→ Task instructions
Extract the first line through the line containing "tree.nodes.clear()" from the listing below, exactly as written.
Start of Data provided
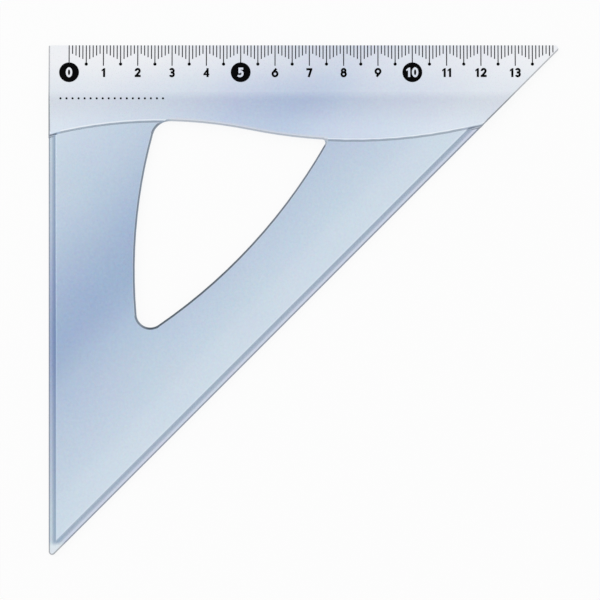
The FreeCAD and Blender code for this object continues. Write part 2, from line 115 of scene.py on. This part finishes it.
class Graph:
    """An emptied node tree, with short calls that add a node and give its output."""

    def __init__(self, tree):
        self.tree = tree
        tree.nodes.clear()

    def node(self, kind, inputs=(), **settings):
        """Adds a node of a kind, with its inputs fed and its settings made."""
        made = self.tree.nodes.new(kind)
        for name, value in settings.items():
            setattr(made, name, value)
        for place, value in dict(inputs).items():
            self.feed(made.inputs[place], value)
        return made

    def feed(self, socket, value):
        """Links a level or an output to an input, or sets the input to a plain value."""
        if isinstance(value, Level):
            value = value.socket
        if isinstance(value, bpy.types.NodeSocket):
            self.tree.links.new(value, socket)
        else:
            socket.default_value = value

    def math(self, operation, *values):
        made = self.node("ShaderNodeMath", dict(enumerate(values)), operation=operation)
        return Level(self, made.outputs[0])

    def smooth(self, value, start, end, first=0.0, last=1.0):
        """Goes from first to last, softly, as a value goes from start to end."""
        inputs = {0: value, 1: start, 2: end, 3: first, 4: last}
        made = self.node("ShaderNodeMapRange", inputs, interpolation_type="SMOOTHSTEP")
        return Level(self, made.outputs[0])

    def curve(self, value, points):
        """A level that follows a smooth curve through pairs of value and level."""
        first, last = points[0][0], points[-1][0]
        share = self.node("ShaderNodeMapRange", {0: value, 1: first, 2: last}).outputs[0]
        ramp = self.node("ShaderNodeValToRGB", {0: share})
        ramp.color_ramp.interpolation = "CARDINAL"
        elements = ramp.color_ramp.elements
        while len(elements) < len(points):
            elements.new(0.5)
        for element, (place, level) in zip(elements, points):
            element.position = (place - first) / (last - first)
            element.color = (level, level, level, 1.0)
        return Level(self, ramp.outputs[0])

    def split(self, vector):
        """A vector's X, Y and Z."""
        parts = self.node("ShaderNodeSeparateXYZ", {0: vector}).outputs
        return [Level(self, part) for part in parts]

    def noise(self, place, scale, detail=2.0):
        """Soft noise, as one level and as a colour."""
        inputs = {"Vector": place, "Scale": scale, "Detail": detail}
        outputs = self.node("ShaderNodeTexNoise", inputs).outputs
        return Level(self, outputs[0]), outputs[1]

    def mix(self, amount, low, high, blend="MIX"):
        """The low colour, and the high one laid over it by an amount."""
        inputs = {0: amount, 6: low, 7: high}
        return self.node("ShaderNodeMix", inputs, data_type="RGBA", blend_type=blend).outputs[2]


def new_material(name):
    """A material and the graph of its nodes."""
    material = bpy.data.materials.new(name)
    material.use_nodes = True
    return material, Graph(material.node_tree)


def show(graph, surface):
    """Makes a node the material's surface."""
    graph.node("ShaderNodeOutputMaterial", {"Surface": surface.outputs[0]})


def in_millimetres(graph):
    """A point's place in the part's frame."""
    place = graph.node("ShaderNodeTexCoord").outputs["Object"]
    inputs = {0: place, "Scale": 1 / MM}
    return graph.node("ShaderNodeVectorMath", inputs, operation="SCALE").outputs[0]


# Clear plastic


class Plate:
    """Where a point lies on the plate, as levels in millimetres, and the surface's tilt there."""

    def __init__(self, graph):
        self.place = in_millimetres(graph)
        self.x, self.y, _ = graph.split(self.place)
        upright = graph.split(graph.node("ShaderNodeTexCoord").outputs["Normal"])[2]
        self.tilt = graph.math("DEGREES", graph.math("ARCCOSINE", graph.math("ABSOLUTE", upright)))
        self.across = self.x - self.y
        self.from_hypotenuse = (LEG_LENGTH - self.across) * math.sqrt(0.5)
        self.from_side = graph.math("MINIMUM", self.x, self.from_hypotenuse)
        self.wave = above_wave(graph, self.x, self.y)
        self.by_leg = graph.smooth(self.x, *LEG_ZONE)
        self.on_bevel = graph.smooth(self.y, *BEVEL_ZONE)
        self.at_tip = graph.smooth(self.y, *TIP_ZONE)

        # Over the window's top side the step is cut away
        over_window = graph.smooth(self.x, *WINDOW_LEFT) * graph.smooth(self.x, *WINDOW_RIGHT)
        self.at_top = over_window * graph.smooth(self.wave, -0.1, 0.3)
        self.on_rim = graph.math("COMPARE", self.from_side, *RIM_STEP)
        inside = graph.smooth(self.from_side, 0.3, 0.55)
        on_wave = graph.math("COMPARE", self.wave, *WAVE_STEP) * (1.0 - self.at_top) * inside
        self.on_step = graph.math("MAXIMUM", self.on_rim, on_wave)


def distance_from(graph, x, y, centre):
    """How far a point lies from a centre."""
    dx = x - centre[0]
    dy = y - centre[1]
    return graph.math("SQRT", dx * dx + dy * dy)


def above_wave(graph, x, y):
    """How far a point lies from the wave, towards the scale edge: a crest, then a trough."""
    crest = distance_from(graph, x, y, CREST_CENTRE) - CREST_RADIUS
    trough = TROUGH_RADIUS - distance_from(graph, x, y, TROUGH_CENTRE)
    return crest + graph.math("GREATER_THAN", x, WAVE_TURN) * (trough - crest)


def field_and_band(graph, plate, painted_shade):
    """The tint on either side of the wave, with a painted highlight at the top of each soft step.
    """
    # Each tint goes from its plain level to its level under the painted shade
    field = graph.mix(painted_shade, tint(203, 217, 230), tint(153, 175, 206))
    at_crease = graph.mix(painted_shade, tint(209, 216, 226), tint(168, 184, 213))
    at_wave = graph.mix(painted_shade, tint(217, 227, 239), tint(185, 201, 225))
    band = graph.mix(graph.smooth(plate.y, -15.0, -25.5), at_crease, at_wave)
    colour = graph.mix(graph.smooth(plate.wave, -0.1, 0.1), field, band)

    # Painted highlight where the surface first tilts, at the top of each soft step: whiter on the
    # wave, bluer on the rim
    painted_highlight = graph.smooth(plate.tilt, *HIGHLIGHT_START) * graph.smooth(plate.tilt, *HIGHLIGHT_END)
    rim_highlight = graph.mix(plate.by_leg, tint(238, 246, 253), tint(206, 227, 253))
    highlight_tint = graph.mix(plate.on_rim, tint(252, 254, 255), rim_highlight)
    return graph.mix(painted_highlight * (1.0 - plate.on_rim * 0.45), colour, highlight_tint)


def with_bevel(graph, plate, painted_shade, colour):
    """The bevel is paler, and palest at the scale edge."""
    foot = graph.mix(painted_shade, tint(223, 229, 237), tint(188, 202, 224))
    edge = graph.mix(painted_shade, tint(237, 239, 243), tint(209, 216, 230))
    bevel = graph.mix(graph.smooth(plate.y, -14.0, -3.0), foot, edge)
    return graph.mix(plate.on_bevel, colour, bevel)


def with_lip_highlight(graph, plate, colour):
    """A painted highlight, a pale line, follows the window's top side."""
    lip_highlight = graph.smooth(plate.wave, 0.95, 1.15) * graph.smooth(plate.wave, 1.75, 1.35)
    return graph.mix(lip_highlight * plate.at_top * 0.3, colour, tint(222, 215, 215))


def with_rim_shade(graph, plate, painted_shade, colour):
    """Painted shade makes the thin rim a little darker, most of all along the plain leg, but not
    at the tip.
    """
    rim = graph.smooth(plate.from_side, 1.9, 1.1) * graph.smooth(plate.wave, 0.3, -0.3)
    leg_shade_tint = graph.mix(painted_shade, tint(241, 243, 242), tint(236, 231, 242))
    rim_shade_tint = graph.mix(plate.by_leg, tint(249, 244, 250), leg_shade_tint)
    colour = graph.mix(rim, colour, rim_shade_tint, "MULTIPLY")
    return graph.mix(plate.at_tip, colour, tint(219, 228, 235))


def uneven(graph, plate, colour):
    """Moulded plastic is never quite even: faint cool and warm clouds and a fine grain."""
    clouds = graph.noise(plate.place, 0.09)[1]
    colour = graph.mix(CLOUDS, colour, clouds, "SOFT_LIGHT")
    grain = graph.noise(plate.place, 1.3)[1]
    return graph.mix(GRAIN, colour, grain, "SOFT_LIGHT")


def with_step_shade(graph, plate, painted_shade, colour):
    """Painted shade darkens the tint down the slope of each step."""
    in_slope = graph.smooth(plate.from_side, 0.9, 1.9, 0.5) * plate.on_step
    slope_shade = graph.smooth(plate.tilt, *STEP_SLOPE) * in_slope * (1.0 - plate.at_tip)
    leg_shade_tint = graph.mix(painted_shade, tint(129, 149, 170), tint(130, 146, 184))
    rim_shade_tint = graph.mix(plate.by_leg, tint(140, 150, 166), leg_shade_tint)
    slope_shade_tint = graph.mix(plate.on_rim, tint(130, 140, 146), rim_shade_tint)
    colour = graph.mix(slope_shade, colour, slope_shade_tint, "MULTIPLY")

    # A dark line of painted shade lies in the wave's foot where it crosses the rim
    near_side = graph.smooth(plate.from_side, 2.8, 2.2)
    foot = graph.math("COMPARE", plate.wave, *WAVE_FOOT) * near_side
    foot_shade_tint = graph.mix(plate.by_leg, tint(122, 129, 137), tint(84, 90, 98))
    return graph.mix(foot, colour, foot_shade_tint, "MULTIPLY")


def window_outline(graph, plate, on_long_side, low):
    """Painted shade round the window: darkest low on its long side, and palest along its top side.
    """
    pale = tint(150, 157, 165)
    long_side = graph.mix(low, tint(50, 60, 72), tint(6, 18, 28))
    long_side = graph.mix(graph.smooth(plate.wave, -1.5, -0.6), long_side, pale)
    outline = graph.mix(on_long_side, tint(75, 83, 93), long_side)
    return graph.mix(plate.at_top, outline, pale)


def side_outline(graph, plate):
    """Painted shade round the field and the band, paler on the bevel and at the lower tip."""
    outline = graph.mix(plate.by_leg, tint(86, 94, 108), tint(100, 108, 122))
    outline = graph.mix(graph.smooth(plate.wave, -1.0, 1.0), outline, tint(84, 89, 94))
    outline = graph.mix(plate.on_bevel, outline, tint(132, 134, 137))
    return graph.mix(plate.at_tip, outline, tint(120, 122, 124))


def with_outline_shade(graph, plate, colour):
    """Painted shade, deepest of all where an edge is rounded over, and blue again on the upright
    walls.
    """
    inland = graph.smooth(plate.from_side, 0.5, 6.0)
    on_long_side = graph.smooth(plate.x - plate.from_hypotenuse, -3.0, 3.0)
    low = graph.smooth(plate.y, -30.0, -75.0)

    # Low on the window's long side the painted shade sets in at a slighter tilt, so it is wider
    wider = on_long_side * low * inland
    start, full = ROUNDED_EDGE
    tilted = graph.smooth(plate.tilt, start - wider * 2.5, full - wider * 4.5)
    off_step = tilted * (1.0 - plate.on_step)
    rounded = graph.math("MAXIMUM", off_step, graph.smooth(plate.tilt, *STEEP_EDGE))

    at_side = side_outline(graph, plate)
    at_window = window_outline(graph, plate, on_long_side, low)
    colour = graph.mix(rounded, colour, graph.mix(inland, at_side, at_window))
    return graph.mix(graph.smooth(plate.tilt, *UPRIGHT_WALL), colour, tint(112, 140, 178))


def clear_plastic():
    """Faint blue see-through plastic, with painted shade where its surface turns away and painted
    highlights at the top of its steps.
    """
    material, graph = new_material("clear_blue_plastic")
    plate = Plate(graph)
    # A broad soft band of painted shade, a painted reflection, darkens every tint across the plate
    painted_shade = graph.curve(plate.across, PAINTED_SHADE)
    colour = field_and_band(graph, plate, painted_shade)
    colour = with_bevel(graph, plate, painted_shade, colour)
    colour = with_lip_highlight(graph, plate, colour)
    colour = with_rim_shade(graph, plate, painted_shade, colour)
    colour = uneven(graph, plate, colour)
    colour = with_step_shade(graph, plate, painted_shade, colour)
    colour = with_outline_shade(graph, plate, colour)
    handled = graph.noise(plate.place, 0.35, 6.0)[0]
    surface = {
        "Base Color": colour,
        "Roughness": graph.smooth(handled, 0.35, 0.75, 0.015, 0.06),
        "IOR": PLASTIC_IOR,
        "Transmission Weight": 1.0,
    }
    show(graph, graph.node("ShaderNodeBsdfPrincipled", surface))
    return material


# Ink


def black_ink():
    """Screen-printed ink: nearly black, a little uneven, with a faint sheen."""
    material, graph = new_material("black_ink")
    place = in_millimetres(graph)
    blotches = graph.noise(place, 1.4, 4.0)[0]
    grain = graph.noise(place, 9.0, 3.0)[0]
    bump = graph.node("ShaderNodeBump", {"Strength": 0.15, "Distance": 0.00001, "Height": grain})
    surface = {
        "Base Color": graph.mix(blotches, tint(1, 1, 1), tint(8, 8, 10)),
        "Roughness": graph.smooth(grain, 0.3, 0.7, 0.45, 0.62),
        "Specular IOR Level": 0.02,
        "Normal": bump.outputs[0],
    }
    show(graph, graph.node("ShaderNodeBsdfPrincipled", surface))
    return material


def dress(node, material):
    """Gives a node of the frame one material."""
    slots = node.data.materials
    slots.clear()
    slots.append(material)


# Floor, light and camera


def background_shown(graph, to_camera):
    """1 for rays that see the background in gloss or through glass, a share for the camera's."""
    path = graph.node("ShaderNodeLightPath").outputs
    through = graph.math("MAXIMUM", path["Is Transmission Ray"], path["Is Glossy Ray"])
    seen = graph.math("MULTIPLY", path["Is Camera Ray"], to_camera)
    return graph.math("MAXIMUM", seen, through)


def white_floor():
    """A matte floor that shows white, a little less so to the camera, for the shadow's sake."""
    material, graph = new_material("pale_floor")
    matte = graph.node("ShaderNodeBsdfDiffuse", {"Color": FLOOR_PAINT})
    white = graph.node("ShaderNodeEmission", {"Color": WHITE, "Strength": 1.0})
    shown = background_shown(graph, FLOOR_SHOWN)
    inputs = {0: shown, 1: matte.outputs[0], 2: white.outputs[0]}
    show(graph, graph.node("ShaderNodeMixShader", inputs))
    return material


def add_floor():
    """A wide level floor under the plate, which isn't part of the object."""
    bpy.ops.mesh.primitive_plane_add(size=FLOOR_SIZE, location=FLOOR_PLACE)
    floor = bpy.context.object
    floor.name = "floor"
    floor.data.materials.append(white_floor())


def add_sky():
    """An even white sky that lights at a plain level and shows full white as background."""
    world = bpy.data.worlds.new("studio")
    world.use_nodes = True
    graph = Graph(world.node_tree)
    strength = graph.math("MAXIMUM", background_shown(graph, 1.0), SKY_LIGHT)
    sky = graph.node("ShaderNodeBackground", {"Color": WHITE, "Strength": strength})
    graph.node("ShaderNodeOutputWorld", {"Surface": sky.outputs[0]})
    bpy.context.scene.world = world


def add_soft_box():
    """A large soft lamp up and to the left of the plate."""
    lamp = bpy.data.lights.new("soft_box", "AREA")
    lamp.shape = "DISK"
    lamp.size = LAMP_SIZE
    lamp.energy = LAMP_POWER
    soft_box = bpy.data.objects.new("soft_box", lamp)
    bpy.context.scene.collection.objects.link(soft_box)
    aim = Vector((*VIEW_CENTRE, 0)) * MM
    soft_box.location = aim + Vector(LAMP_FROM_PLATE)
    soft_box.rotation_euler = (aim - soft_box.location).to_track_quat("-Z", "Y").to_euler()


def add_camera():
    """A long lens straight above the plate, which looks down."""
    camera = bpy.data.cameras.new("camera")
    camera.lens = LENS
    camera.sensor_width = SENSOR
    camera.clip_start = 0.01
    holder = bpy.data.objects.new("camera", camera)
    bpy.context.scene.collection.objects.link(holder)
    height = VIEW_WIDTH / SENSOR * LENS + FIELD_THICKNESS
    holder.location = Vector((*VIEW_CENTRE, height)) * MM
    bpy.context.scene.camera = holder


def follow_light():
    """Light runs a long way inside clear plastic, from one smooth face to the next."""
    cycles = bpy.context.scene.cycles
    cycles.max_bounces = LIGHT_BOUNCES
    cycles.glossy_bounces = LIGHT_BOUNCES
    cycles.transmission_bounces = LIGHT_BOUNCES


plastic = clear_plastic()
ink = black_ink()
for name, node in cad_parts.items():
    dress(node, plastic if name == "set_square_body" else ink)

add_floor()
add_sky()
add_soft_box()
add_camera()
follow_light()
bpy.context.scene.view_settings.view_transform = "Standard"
End of Data provided
→ Final answer
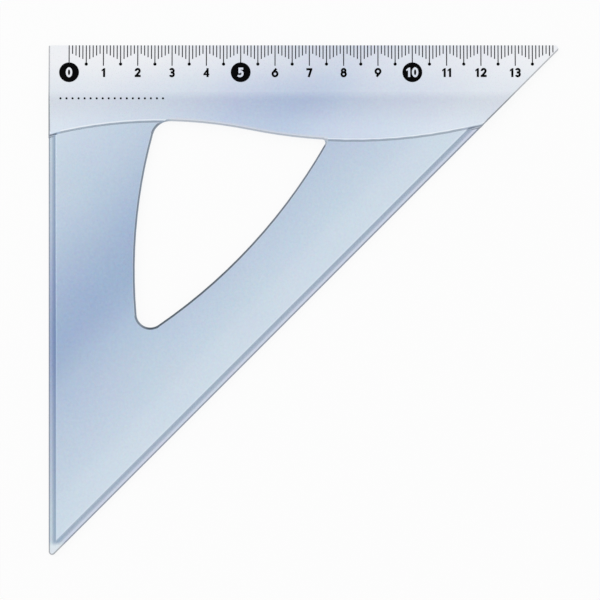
The FreeCAD and Blender code for this object continues. Write part 2, from line 115 of scene.py on. This part finishes it.
class Graph:
    """An emptied node tree, with short calls that add a node and give its output."""

    def __init__(self, tree):
        self.tree = tree
        tree.nodes.clear()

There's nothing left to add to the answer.